■ **Aim**:
Write out the listing in full, matching it word for word.

■ **Dataset extract**:
-- START --

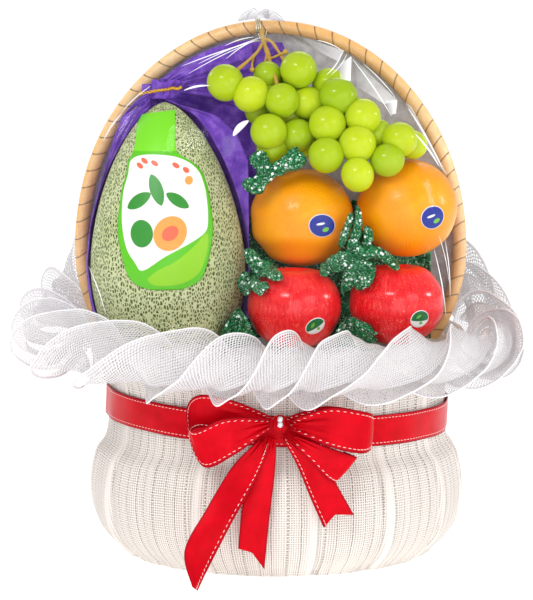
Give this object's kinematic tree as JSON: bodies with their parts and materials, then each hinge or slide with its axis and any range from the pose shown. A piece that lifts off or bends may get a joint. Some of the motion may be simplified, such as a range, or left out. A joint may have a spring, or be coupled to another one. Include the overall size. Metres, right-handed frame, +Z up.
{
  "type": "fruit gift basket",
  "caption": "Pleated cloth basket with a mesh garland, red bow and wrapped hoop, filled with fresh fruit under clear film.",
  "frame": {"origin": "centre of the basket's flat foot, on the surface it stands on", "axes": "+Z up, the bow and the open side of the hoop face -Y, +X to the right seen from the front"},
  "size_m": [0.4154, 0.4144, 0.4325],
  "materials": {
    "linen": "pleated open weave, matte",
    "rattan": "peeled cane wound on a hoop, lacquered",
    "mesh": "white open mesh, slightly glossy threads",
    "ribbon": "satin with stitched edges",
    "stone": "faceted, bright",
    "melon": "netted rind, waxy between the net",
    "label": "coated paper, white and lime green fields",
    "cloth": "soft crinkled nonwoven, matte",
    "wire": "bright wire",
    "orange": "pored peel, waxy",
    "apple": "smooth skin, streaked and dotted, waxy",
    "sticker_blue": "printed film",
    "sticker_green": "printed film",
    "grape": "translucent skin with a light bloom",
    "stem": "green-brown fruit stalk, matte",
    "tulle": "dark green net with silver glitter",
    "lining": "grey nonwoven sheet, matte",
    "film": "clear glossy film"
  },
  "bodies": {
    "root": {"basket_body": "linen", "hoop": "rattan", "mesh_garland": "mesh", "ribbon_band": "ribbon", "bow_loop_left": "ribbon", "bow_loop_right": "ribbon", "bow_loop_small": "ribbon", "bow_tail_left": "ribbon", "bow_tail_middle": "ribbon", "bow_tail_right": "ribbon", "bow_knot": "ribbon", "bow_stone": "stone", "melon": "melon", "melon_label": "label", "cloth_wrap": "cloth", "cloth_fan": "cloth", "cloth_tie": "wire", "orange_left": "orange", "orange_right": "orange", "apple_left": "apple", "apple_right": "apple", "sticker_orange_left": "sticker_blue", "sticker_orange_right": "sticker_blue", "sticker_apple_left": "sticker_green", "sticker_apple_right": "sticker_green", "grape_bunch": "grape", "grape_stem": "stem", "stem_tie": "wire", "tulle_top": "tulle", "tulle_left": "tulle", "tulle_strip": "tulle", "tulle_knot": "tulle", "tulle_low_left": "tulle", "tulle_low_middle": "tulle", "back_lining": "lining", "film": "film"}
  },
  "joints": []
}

-- END --

■ **Expected output**:
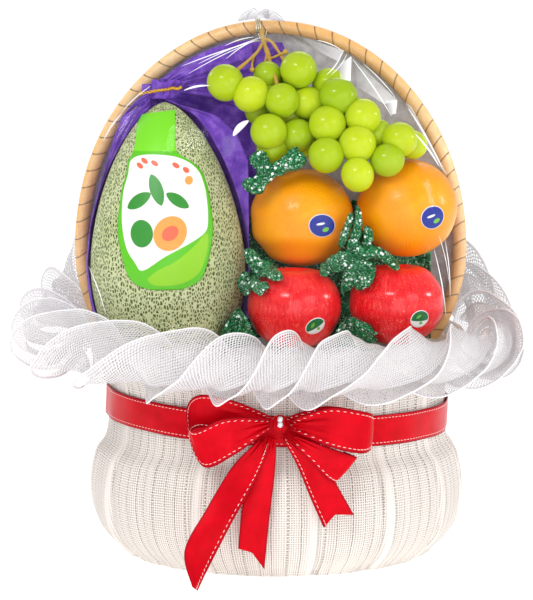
Give this object's kinematic tree as JSON: bodies with their parts and materials, then each hinge or slide with its axis and any range from the pose shown. A piece that lifts off or bends may get a joint. Some of the motion may be simplified, such as a range, or left out. A joint may have a spring, or be coupled to another one. Include the overall size. Metres, right-handed frame, +Z up.
{
  "type": "fruit gift basket",
  "caption": "Pleated cloth basket with a mesh garland, red bow and wrapped hoop, filled with fresh fruit under clear film.",
  "frame": {"origin": "centre of the basket's flat foot, on the surface it stands on", "axes": "+Z up, the bow and the open side of the hoop face -Y, +X to the right seen from the front"},
  "size_m": [0.4154, 0.4144, 0.4325],
  "materials": {
    "linen": "pleated open weave, matte",
    "rattan": "peeled cane wound on a hoop, lacquered",
    "mesh": "white open mesh, slightly glossy threads",
    "ribbon": "satin with stitched edges",
    "stone": "faceted, bright",
    "melon": "netted rind, waxy between the net",
    "label": "coated paper, white and lime green fields",
    "cloth": "soft crinkled nonwoven, matte",
    "wire": "bright wire",
    "orange": "pored peel, waxy",
    "apple": "smooth skin, streaked and dotted, waxy",
    "sticker_blue": "printed film",
    "sticker_green": "printed film",
    "grape": "translucent skin with a light bloom",
    "stem": "green-brown fruit stalk, matte",
    "tulle": "dark green net with silver glitter",
    "lining": "grey nonwoven sheet, matte",
    "film": "clear glossy film"
  },
  "bodies": {
    "root": {"basket_body": "linen", "hoop": "rattan", "mesh_garland": "mesh", "ribbon_band": "ribbon", "bow_loop_left": "ribbon", "bow_loop_right": "ribbon", "bow_loop_small": "ribbon", "bow_tail_left": "ribbon", "bow_tail_middle": "ribbon", "bow_tail_right": "ribbon", "bow_knot": "ribbon", "bow_stone": "stone", "melon": "melon", "melon_label": "label", "cloth_wrap": "cloth", "cloth_fan": "cloth", "cloth_tie": "wire", "orange_left": "orange", "orange_right": "orange", "apple_left": "apple", "apple_right": "apple", "sticker_orange_left": "sticker_blue", "sticker_orange_right": "sticker_blue", "sticker_apple_left": "sticker_green", "sticker_apple_right": "sticker_green", "grape_bunch": "grape", "grape_stem": "stem", "stem_tie": "wire", "tulle_top": "tulle", "tulle_left": "tulle", "tulle_strip": "tulle", "tulle_knot": "tulle", "tulle_low_left": "tulle", "tulle_low_middle": "tulle", "back_lining": "lining", "film": "film"}
  },
  "joints": []
}